> _Exercise_: Write out the whole listing exactly as it stands.

> _Information provided_:
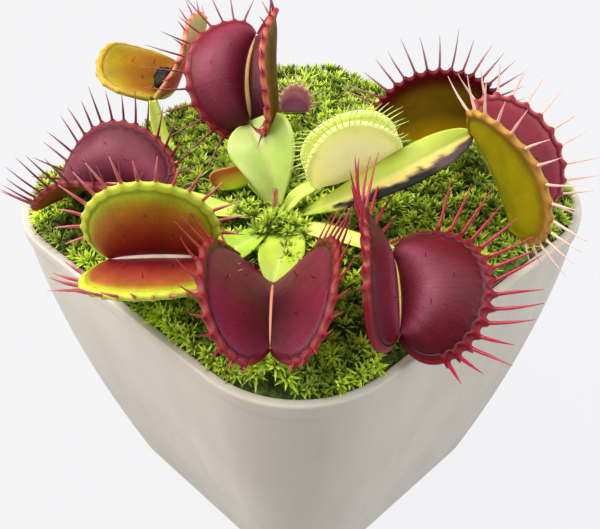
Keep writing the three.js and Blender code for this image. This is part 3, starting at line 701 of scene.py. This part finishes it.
def shoot_places(rng, spacing):
    """Uneven staggered rows over the moss, and one row right along its edge."""
    steps = np.arange(-MOSS_HALF, MOSS_HALF, spacing)
    x, y = np.meshgrid(steps, steps)
    x = x + (np.arange(len(steps)) % 2)[:, None] * spacing / 2
    x = (x + rng.uniform(-SHOOT_JITTER, SHOOT_JITTER, x.shape) * spacing).ravel()
    y = (y + rng.uniform(-SHOOT_JITTER, SHOOT_JITTER, y.shape) * spacing).ravel()
    keep = wall_share(x, y) < 0.97
    edge = rounded_square(MOSS_HALF * EDGE_ROW, MOSS_CORNER * EDGE_ROW, steps=40)
    gone = np.concatenate([[0], np.cumsum(np.linalg.norm(np.diff(edge, axis=0), axis=1))])
    along = np.arange(0, gone[-1], spacing * 0.8)
    return [np.append(inside[keep], np.interp(along, gone, rim)) for inside, rim in zip((x, y), edge.T)]


def moss_layer(rng, spacing, depth, patterns, tones, patches):
    """Shoots about the given spacing apart, the given depth under the moss top."""
    x, y = shoot_places(rng, spacing)
    share = wall_share(x, y)
    where = stacked(x, y, 0)
    clump = ripple(where, 4.6, 3.0)
    size = rng.uniform(0.75, 1.25, len(x)) * (1 + 0.15 * clump)
    z = moss_top(x, y, share) - depth + 0.6 * clump + rng.uniform(-0.8, 0.6, len(x))
    for tuft_x, tuft_y, radius, height in SHOOT_TUFTS:
        z = z + height * np.exp(-(((x - tuft_x) ** 2 + (y - tuft_y) ** 2) / radius ** 2) ** 1.5)
    outward = stacked(x, y) / np.maximum(np.hypot(x, y), 1e-6)[:, None]
    lean = (share ** 7 * 0.75)[:, None] * outward
    lean = lean + rng.normal(0, 0.26, lean.shape)
    spin = rng.uniform(0, 2 * math.pi, len(x))
    up = unit(stacked(lean[:, 0], lean[:, 1], 1))
    side = unit(np.cross(up, stacked(np.sin(spin), -np.cos(spin), 0)))
    other = np.cross(up, side)
    dark, middle, tip = linear(tones)
    tone = np.clip(0.5 + 0.5 * ripple(where, 8.0, 8.0) + rng.normal(0, 0.28, len(x)), 0, 1)
    for k in range(len(x)):
        points, faces, shades = patterns[rng.integers(len(patterns))]
        turned = points[:, :1] * side[k] + points[:, 1:2] * other[k] + points[:, 2:] * up[k]
        low = blend(dark, middle, np.clip(shades * 2, 0, 1))
        tints = blend(low, tip, np.clip(shades * 2 - 1, 0, 1)) * (0.4 + 0.85 * tone[k])
        patches[(x[k] > 0) + 2 * (y[k] > 0)].add(turned * size[k] + (x[k], y[k], z[k]), faces, tints)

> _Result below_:
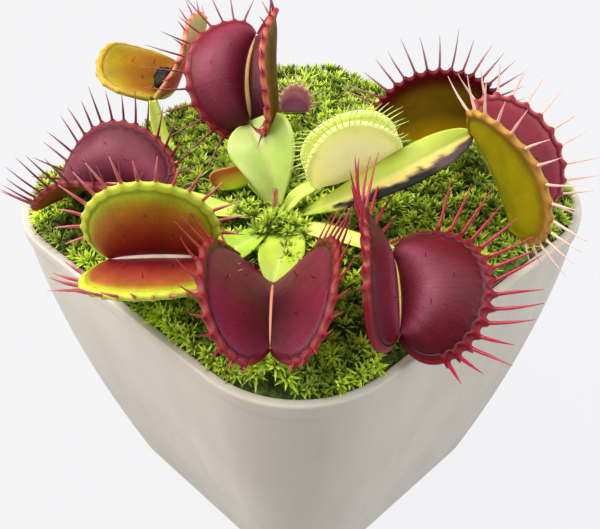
Keep writing the three.js and Blender code for this image. This is part 3, starting at line 701 of scene.py. This part finishes it.
def shoot_places(rng, spacing):
    """Uneven staggered rows over the moss, and one row right along its edge."""
    steps = np.arange(-MOSS_HALF, MOSS_HALF, spacing)
    x, y = np.meshgrid(steps, steps)
    x = x + (np.arange(len(steps)) % 2)[:, None] * spacing / 2
    x = (x + rng.uniform(-SHOOT_JITTER, SHOOT_JITTER, x.shape) * spacing).ravel()
    y = (y + rng.uniform(-SHOOT_JITTER, SHOOT_JITTER, y.shape) * spacing).ravel()
    keep = wall_share(x, y) < 0.97
    edge = rounded_square(MOSS_HALF * EDGE_ROW, MOSS_CORNER * EDGE_ROW, steps=40)
    gone = np.concatenate([[0], np.cumsum(np.linalg.norm(np.diff(edge, axis=0), axis=1))])
    along = np.arange(0, gone[-1], spacing * 0.8)
    return [np.append(inside[keep], np.interp(along, gone, rim)) for inside, rim in zip((x, y), edge.T)]


def moss_layer(rng, spacing, depth, patterns, tones, patches):
    """Shoots about the given spacing apart, the given depth under the moss top."""
    x, y = shoot_places(rng, spacing)
    share = wall_share(x, y)
    where = stacked(x, y, 0)
    clump = ripple(where, 4.6, 3.0)
    size = rng.uniform(0.75, 1.25, len(x)) * (1 + 0.15 * clump)
    z = moss_top(x, y, share) - depth + 0.6 * clump + rng.uniform(-0.8, 0.6, len(x))
    for tuft_x, tuft_y, radius, height in SHOOT_TUFTS:
        z = z + height * np.exp(-(((x - tuft_x) ** 2 + (y - tuft_y) ** 2) / radius ** 2) ** 1.5)
    outward = stacked(x, y) / np.maximum(np.hypot(x, y), 1e-6)[:, None]
    lean = (share ** 7 * 0.75)[:, None] * outward
    lean = lean + rng.normal(0, 0.26, lean.shape)
    spin = rng.uniform(0, 2 * math.pi, len(x))
    up = unit(stacked(lean[:, 0], lean[:, 1], 1))
    side = unit(np.cross(up, stacked(np.sin(spin), -np.cos(spin), 0)))
    other = np.cross(up, side)
    dark, middle, tip = linear(tones)
    tone = np.clip(0.5 + 0.5 * ripple(where, 8.0, 8.0) + rng.normal(0, 0.28, len(x)), 0, 1)
    for k in range(len(x)):
        points, faces, shades = patterns[rng.integers(len(patterns))]
        turned = points[:, :1] * side[k] + points[:, 1:2] * other[k] + points[:, 2:] * up[k]
        low = blend(dark, middle, np.clip(shades * 2, 0, 1))
        tints = blend(low, tip, np.clip(shades * 2 - 1, 0, 1)) * (0.4 + 0.85 * tone[k])
        patches[(x[k] > 0) + 2 * (y[k] > 0)].add(turned * size[k] + (x[k], y[k], z[k]), faces, tints)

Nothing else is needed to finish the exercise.